Rabu, 20 Maret 2013

Financial Regulators Are Drowning in Data

The financial crisis revealed how regulators didn’t have enough data to see how risky mortgage securities were piling up in certain corners of Wall Street, ultimately causing a marketwide crash. Now regulators are dealing with a different problem: too much data.

In a speech yesterday, Scott O’Malia, a Republican commissioner at the U.S. Commodity Futures Trading Commission, said his agency has been inundated with new intel on derivatives trades, but making sense of the sheer volume and inconsistent formats “is not going well.” The influx comes from the 2010 Dodd-Frank financial reform bill, which, among many other things, required derivatives dealers—including such banks as JPMorgan Chase (JPM) and Goldman Sachs (GS)—to report over-the-counter transactions on new databases, known technically as “swaps data repositories.” The trades had to be reported starting late last year, but regulators so far haven’t specified what format the repositories needed to use. As O’Malia explained, “for each category of swap identified by the 70+ reporting swap dealers, those swaps will be reported in 70+ different data formats.”

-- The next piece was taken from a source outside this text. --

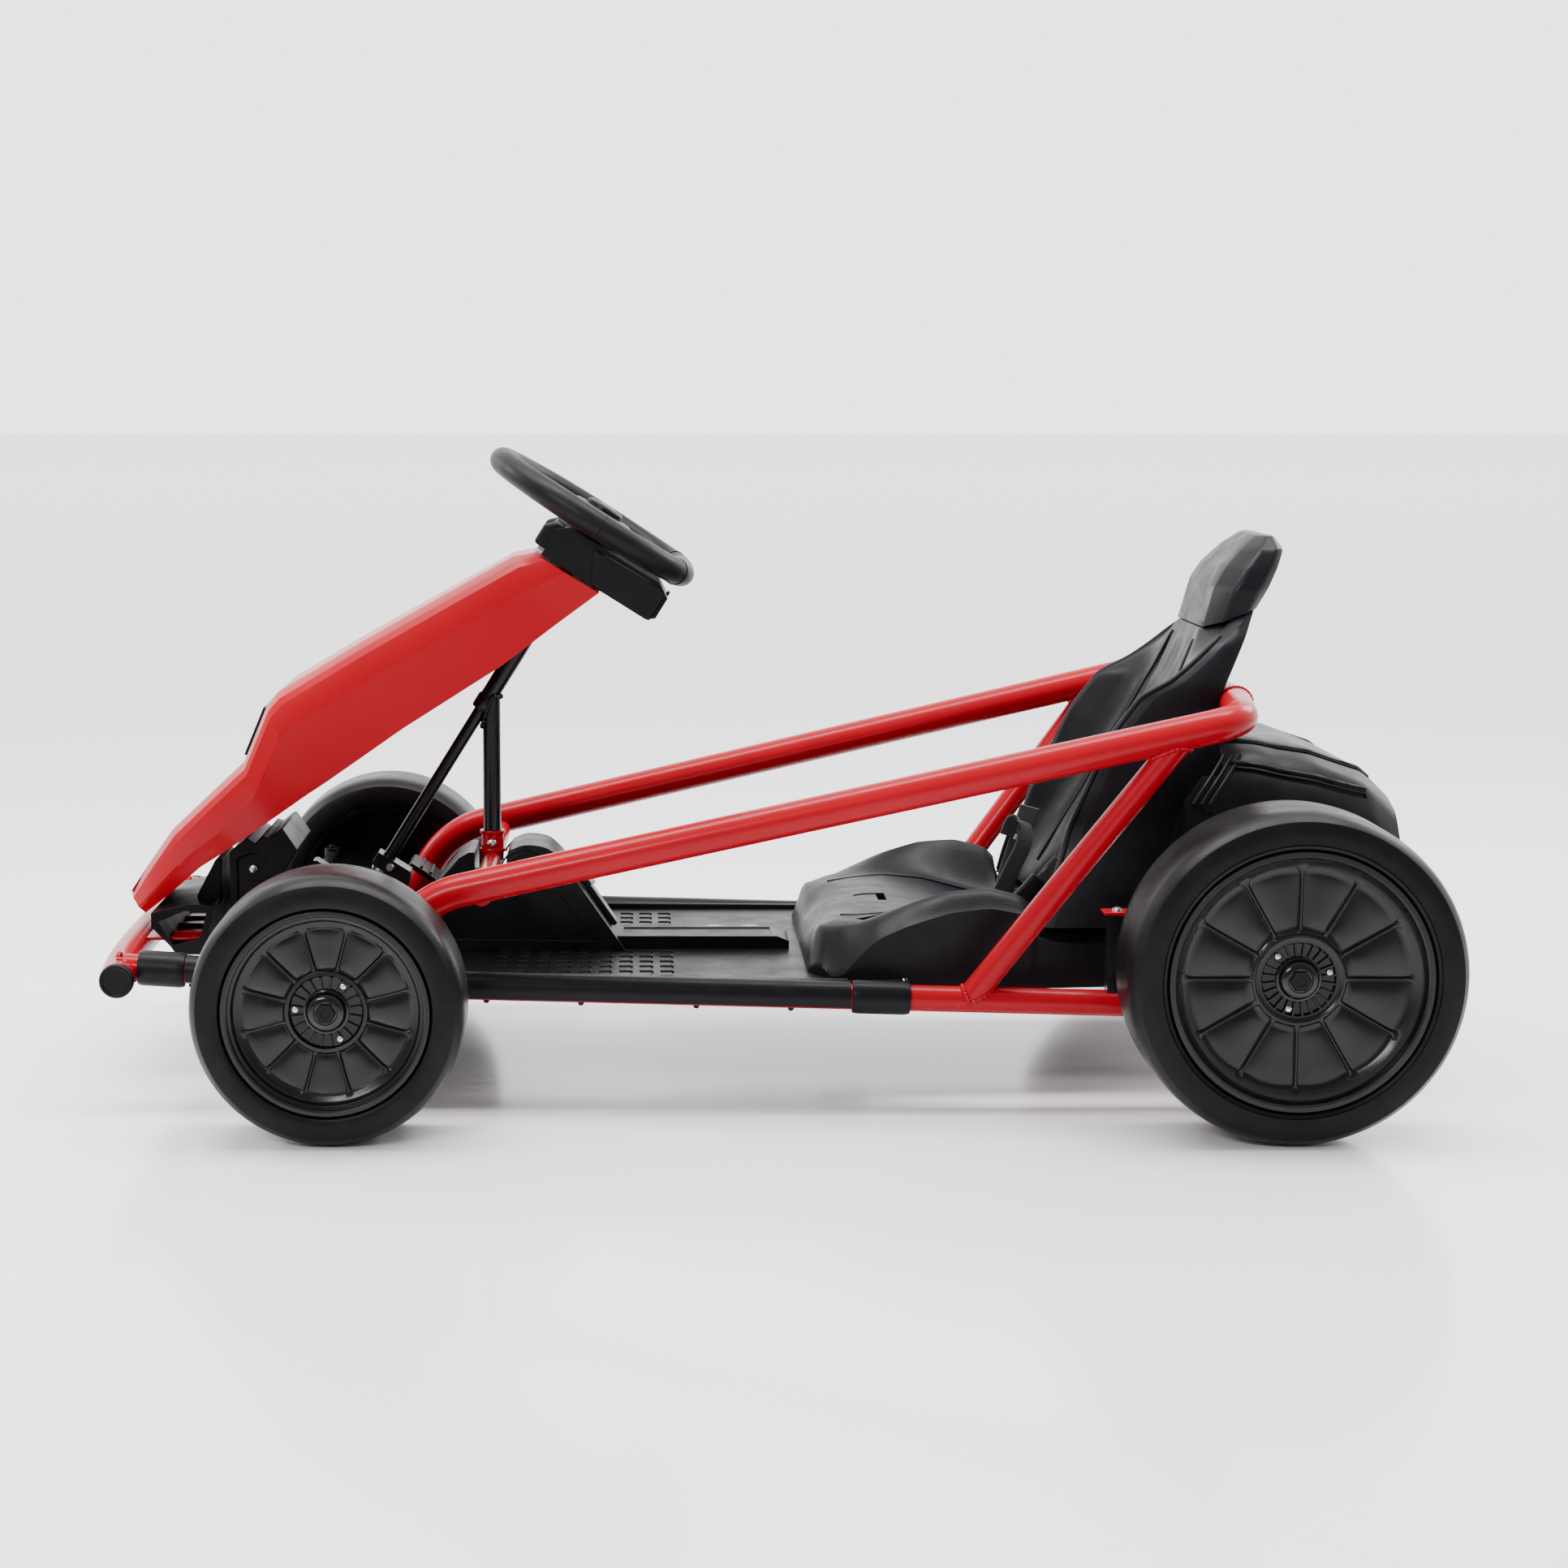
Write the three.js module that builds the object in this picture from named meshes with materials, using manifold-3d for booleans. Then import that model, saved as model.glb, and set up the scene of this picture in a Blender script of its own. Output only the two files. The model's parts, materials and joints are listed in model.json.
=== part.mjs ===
// A child's electric drift kart: tube frame, floor pan, steering, nose, seat, rear cover and wheels.
// Millimetres. The kart drives towards -X, the driver's left is -Y and +Z is up. The origin is on the
// ground, under the middle of the kart's bounding box.

import * as THREE from 'three';
import { mergeVertices } from 'three/addons/utils/BufferGeometryUtils.js';
import Module from 'manifold-3d';

const wasm = await Module();
wasm.setup();

// ---------------------------------------------------------------- driving dimensions

const GAP = 0.3;                      // clearance between pieces that touch

const FRONT_AXLE_X = -397;
const REAR_AXLE_X = 480;
const OVERALL_HALF_WIDTH = 362.5;
const FRONT_WHEEL = { radius: 125, width: 95, rimRadius: 95 };
const REAR_WHEEL = { radius: 154, width: 103, rimRadius: 120 };
const AXLE_RADIUS = 6;
const BORE_RADIUS = 6.5;

const RAIL_RADIUS = 12.5;             // lower rails and struts
const UPPER_RADIUS = 16;              // upper rails, rear hoop and bumper bar
const LOWER_RAIL_Y = 208;
const BUMPER_X = -618;
const BUMPER_Z = 130;
const BUMPER_SWEEP = 12;               // how far its ends lie behind its middle
const BUMPER_HALF_SPAN = 236;

const FLOOR_Z = 118;                  // top of the floor pan
const FLOOR_THICKNESS = 3;
const PAN_FRONT_X = -545;
const PAN_REAR_X = 143;
const RIM_RADIUS = 14.3;              // pan's edge, folded over the lower rails

const KINGPIN_Y = 245;
const KINGPIN_RADIUS = 4;
const STEERING_ARM = 58;              // kingpin to tie rod pin
const ARM_PIN_RADIUS = 3;
const TIE_ROD_Z = 168;

const COLUMN_TILT = THREE.MathUtils.degToRad(32);
const HUB = new THREE.Vector3(-155, 0, 551);   // centre of the steering wheel
const SHAFT_RADIUS = 6.5;
const SLEEVE_RADIUS = 9;
const SLEEVE_LOW = -222;              // sleeve's ends, along the column from the hub
const SLEEVE_HIGH = -58;
const PITMAN_LENGTH = 23.4;
const POST_X = -264;
const CROSS_TUBE_Z = 205;

const COLOURS = {
  red: 0xc2101f,
  black: 0x1c1b1e,
  charcoal: 0x2b2a2e,
  seat: 0x2e2d33,
  steel: 0xa9abb0,
  lens: 0xb9b9bf,
};

// ---------------------------------------------------------------- small helpers

const kart = new THREE.Group();

const FINISH = {
  paint: { roughness: 0.28, metalness: 0.1 },
  plastic: { roughness: 0.55, metalness: 0 },
  steel: { roughness: 0.35, metalness: 0.9 },
};

function addMesh(parent, name, geometry, colour, finish = FINISH.plastic) {
  const material = new THREE.MeshStandardMaterial({ color: colour, ...finish });
  const mesh = new THREE.Mesh(geometry, material);
  mesh.name = name;
  parent.add(mesh);
  return mesh;
}

const sides = [
  { name: 'left', sign: -1 },
  { name: 'right', sign: 1 },
];

// A stretch across the kart from its distances to the middle plane, lowest Y first.
function span(sign, near, far) {
  return sign > 0 ? [near, far] : [-far, -near];
}

// Closed geometry to manifold solid and back.
function toSolid(geometry) {
  const bare = geometry.index ? geometry.toNonIndexed() : geometry.clone();
  bare.deleteAttribute('normal');
  bare.deleteAttribute('uv');
  const merged = mergeVertices(bare, 1e-3);
  return new wasm.Manifold(new wasm.Mesh({
    numProp: 3,
    vertProperties: new Float32Array(merged.attributes.position.array),
    triVerts: new Uint32Array(merged.index.array),
  }));
}

function toGeometry(solid) {
  const mesh = solid.getMesh();
  const geometry = new THREE.BufferGeometry();
  geometry.setAttribute('position', new THREE.BufferAttribute(new Float32Array(mesh.vertProperties), 3));
  geometry.setIndex(new THREE.BufferAttribute(new Uint32Array(mesh.triVerts), 1));
  const flat = geometry.toNonIndexed();
  flat.computeVertexNormals();
  return flat;
}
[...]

O’Malia says the problem is “so bad that staff have indicated that they currently cannot find the London Whale in the current data files.” That may be a bit of a spurious argument—JPMorgan Chase made the London Whale trades in early 2012, before the reporting requirements kicked in—but nonetheless, so much data are flowing in each day that O’Malia says the CFTC’s computers can’t load the information without crashing.

Things may get worse before they get better. O’Malia, who generally has said that Dodd-Frank went too far, says the CFTC will start getting reports from even more parties, namely major swap participants and end users, adding to the pile of info that it must try to wade through in the hunt for large positions that could threaten the market. The CFTC could collect less info, as O’Malia suggests, or upgrade its systems and demand more uniformity in the data. In any case, the current situation O’Malia describes isn’t comforting, to say the least.